2 medium Yellow Onions

3 ounces Lean Beef Sirloin

2 cups Low Sodium Beef Broth

1 teaspoon Fresh Thyme Leaves

1 teaspoon Balsamic Vinegar

1 slice Sourdough Bread

1 ounce Gruyère Cheese

1 teaspoon Olive Oil

PREPARATION

  • 1

    Thinly slice the onions.

  • 2

    Heat the olive oil in a saucepan over medium heat and add the sliced onions. Sauté until they begin to soften and caramelize, about 10-12 minutes.

  • 3

    In a separate pan, quickly sear the lean beef sirloin strips until lightly browned on all sides, then set aside.

  • 4

    Add the beef broth to the caramelized onions along with the thyme and balsamic vinegar. Bring the mixture to a simmer.

  • 5

    Return the browned beef strips to the soup and allow everything to gently simmer together for an additional 5 minutes to meld the flavors.

  • 6

    Meanwhile, preheat your broiler. Place the sourdough bread slice on a baking sheet and toast until lightly crisp.
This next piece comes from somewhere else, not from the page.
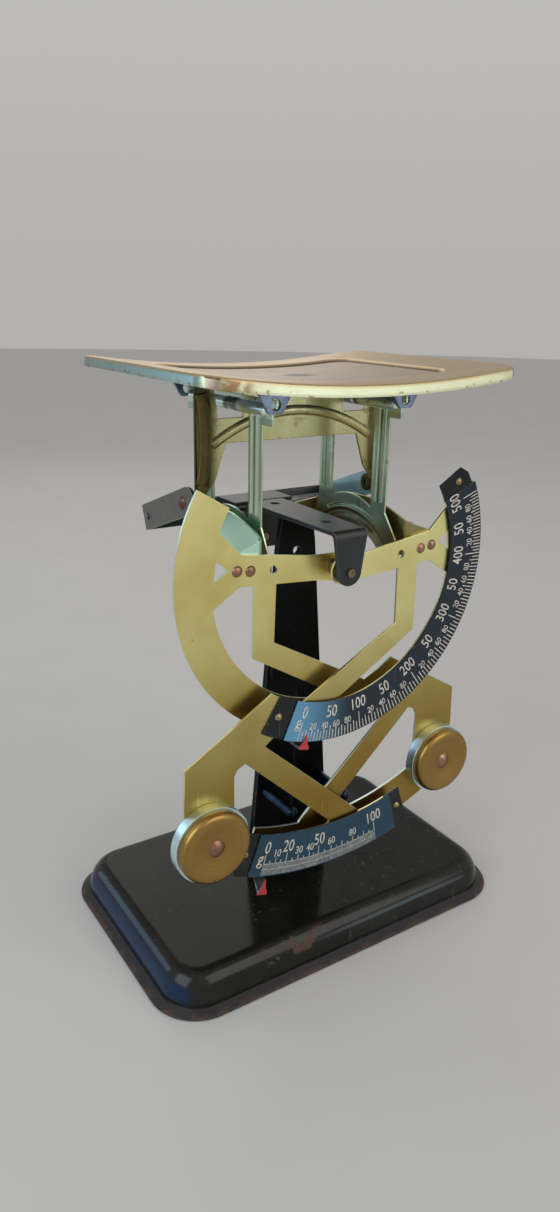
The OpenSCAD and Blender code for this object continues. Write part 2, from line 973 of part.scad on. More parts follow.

Sprinkle with a little extra thyme if desired.

  • 7

    Once the bread is toasted, top it evenly with Gruyère cheese. Place under the broiler just until the cheese melts and lightly browns.

  • 8

    Ladle the hot soup into bowls and serve with the herb-crusted, cheese-topped sourdough on the side or floating atop the soup.